Not to be confused with the popular survival horror video game of the same name, earlier this year Amazon launched 'Project Zero' in a bid to show the market that it is taking serious measures against counterfeiters.
This initiative appears to be in response to both: (i) negative press regarding the amount of counterfeit goods that can be purchased on e-commerce platforms and their response time in dealing with such issues when flagged; and (ii) the lack of interest of luxury brands, and their explicit refusal, in having their products listed on Amazon (see the ECJ decision in Coty (discussed in our December 2017 edition) where Coty sought, and the ECJ ruled, that a supplier of luxury goods could prevent its authorised distributors from selling those luxury goods via third-party platforms such as Amazon). It appears that Amazon is trying to appeal to these luxury brands (who are generally the most counterfeited) by promising to deliver on active counterfeit monitoring and empowerment to brand owners.
Amazon's Project Zero has three prongs of attack:
- Automated Protection Measures
Amazon says that its "machine learning expertise" scans listings and proactively removes suspected counterfeits, using data provided by brand owners.
- Self-service by brand owners
Brand owners who sign up to Project Zero will be given administrative privileges on Amazon which will allow them to instantaneously take down listings which they believe to be counterfeit. Whilst Amazon's current take down policy will continue to exist, this effectively shifts the burden from Amazon to the brand owners to monitor listings on Amazon. Whilst this may receive criticism from some, others may see it as a welcome empowerment.
There is a concern, of course, that this aspect could be open to abuse, so Amazon will need to ensure that it has sufficient checks and balances in place.
- Serialisation of products
Amazon offers an optional 'pay per product' service (approximately $0.01 - $0.05 per unit based on volume) to scan and confirm the authenticity of a brand's products when they are sold on Amazon.

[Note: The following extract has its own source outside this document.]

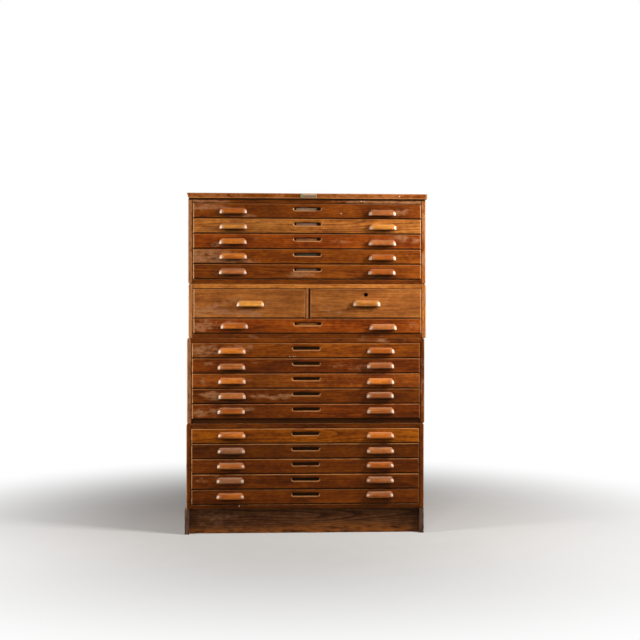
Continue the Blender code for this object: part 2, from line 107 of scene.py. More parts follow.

It works by brands putting unique codes on each of their products (akin to a serial number) which can be scanned and verified by Amazon when a purchase is made, and identify any counterfeit products.

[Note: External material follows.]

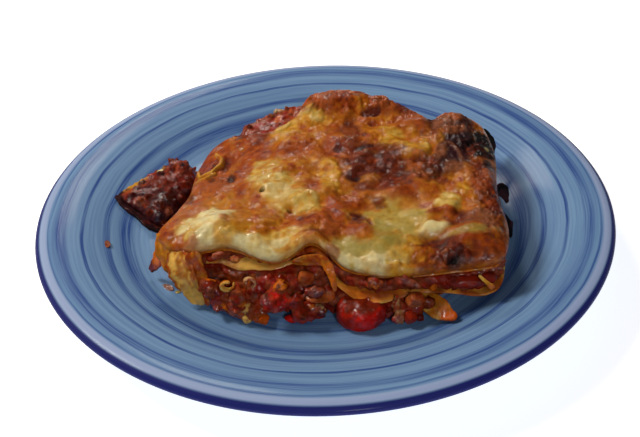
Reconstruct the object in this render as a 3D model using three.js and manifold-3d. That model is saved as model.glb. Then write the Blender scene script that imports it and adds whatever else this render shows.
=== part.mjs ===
// A corner piece of baked lasagna on a round blue stoneware plate.
// A burnt corner that broke off lies beside it.
// Millimetres, +Z up. The origin is the middle of the plate's foot. The cut front of the lasagna faces -Y.
// From the plate up: bottom pasta, lower ragu, middle pasta, upper ragu, top pasta, baked crust.
import * as THREE from "three";
import Module from "manifold-3d";
import { mergeVertices } from "three/addons/utils/BufferGeometryUtils.js";

const wasm = await Module();
wasm.setup();

// Driving dimensions
const PLATE_RADIUS = 137.3;
const RIM_HEIGHT = 24;
const WELL_HEIGHT = 6.5;
const FOOT_RADIUS = 70;
const PLATE_STEPS = 60;
const GAP = 0.35;
const PASTA = 1.5;
const THINNEST_RAGU = 0.7;
const GRID_STEPS = 60;
const MIDDLE = [6, -8];
const SHEET_SHARES = [0.55, 0.88, 1];
const CRUST_SHARES = [0.94, 0.86, 0.77, 0.67, 0.55, 0.42, 0.28, 0.14];
// Rounded edge of the crust: how far in its foot and shoulder are, and how high its nose and shoulder are
const CRUST_EDGE = { footInset: 1.2, noseHeight: 1.9, shoulderInset: 1.4, shoulderHeight: 4.2 };
// Height of the middle sheet between the bottom sheet and the crust
const MIDDLE_SHARE = 0.66;
// Points of a solid closer together than this are one point
const SLIVER = 0.004;

// Plate section, as [radius, height]: the eating side from the middle out to the rim
const EATING_SIDE = [
  [0, WELL_HEIGHT],
  [74, WELL_HEIGHT],
  [84, WELL_HEIGHT + 0.5],
  [91, 8.6],
  [98, 11.6],
  [108.5, 17.1],
  [117, 20.8],
  [126, RIM_HEIGHT - 0.7],
  [131.5, RIM_HEIGHT],
];
// The same section's edge and underside, from the rim back to the middle
const UNDERSIDE = [
  [134.4, RIM_HEIGHT - 0.3],
  [136.8, RIM_HEIGHT - 1.7],
  [PLATE_RADIUS, RIM_HEIGHT - 3.2],
  [136.2, RIM_HEIGHT - 4.9],
  [116, 14.6],
  [98, 6.2],
  [86, 2.6],
  [FOOT_RADIUS + 4, 2],
  [FOOT_RADIUS + 2, 0],
  [FOOT_RADIUS - 3, 0],
  [FOOT_RADIUS - 5, 2.2],
  [0, 2.2],
];

// Top view of the crust, as [x, y], round from the front left corner
const CRUST_OUTLINE = [
  [-74, -43],
  [-60, -55],
  [-41, -58],
  [-23, -63],
  [-6, -61],
  [5, -66.5],
  [24, -72.5],
  [56, -71.5],
  [73, -69.5],
  [78, -57],
  [80, -26],
  [83.5, 10],
  [81, 34],
  [74, 39.5],
  [57, 39],
  [47, 49.5],
  [32, 58.5],
  [12, 62.5],
  [-6, 61],
  [-13, 49.5],
  [-21, 40.5],
  [-31, 37],
  [-46, 41],
  [-57, 36.5],
  [-63, 22],
  [-64, -8],
  [-70, -31],
];
// Top view of the broken corner that lies at the left, round from its sharp end
const CORNER_OUTLINE = [
  [-105, 8.5],
  [-101, 19],
  [-89, 37],
  [-76, 46],
  [-66, 41],
  [-65, 24],
  [-70, 6],
  [-78, -9],
  [-85, -8],
  [-94, 0],
];
const CORNER_MIDDLE = [-82, 15];
const CORNER_SHEET = 1.9;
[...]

In theory this works, but counterfeiters are smart. Once they catch on to which brands are using serialisation, if it is worth it for them to do so, it is likely that they will include these serial numbers as part of their replica products. As such, the cost of paying Amazon for this service and the cost to the brand of serialising its products may not be worth it.
Currently, whilst free to join, Project Zero is 'invite only' and there is a waiting list - perhaps to try and entice the more luxury brands to join this 'exclusive club'.
It is too soon to know whether Project Zero will have any material effect on counterfeiters but, once it is known which brands have signed up to Project Zero, it may act as a deterrent more than anything else to prevent counterfeiters targeting those particular brands on Amazon.